Qualitative research provides a deep understanding of user behavior, while quantitative research adds credibility to your research findings. Therefore, it’s advisable to use a combination of quantitative and qualitative techniques in measuring design success.
Prototyping involves evaluating a prototype with potential users to understand how a user interface or the web application looks and behaves in a real life scenario. A prototype gives you a good idea of how a particular product, website or an app will respond to user inputs, and what improvements can be made in product’s design to make it feasible.
Prototyping proves to be a great way to keep a design project on track, and helps you predict a possible course of design activities.
Focusing on research goals
It’s very important to keep the focus on research goals while conducting user research. Conducting research won’t make much sense if the development team isn’t sure about the impact of research on final product.

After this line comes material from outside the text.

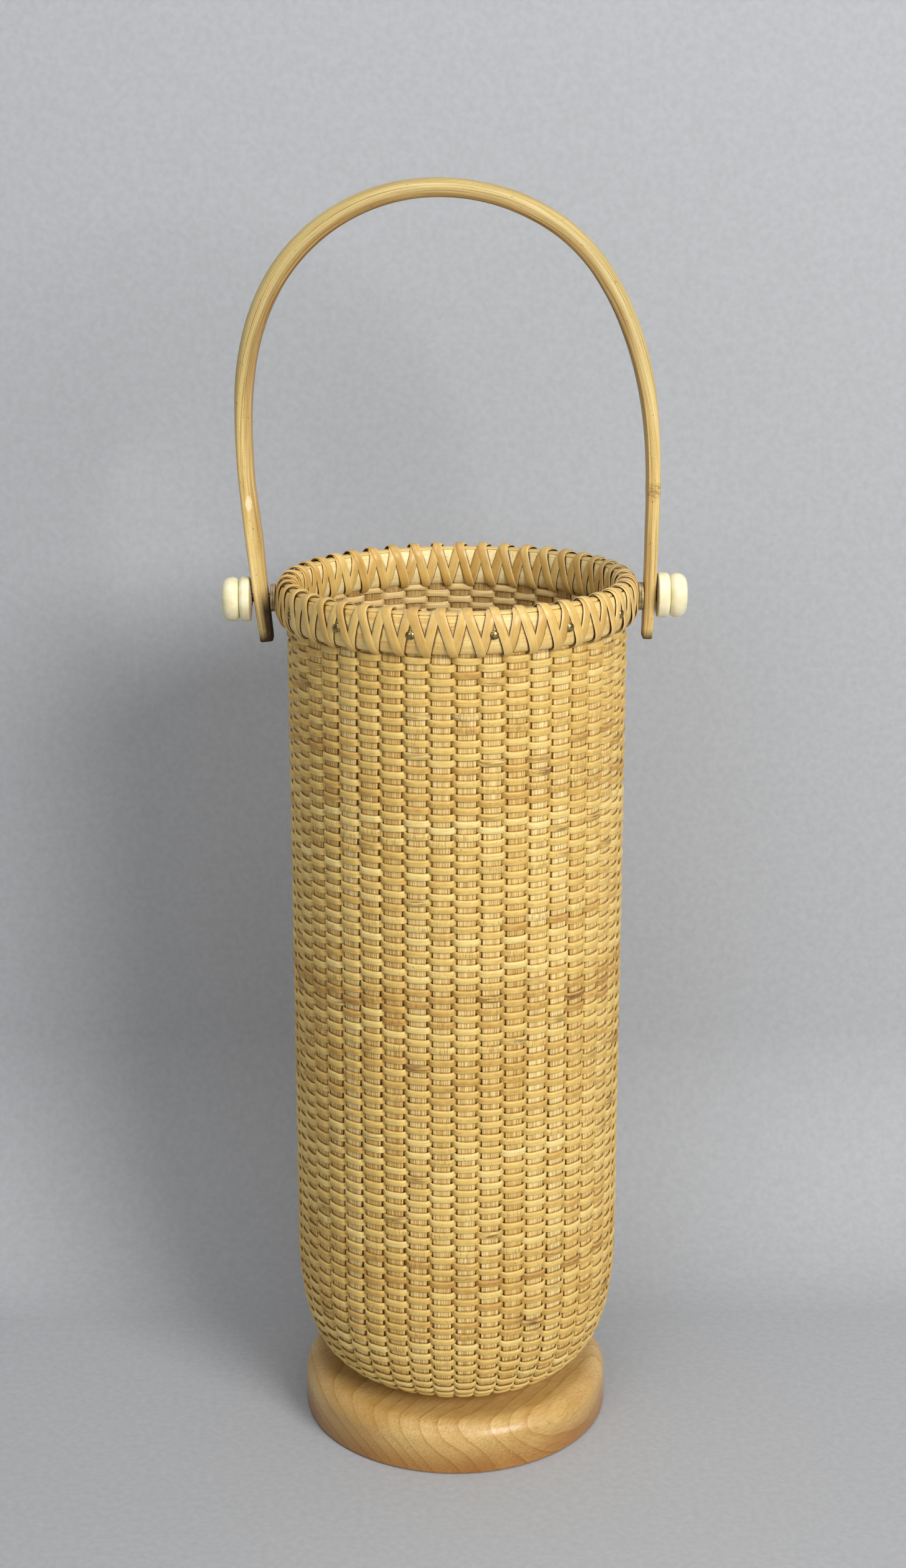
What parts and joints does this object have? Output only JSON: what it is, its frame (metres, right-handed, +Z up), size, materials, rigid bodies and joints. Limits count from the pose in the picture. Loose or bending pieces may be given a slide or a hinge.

To keep the research focused on the design goals, it’s better to answer questions such as to what extent the research will influence the product design? Will it help improve the interactions with end users? Or you just want to conduct the research to justify your design approach.
User experiences are driving the revenues across all size of organizations across the globe. If you think you can get away with only a captivating design, you are wrong. You have to think user experience from start to finish.
If you keep these 5 elements at the heart of user experience design, your customers will be delighted and you’ll have more visitors converting on your websites.
Again, there’s no sure-shot way to achieve great user experiences, but following the basics will bring you closer to meet end users’ requirements and your business goals.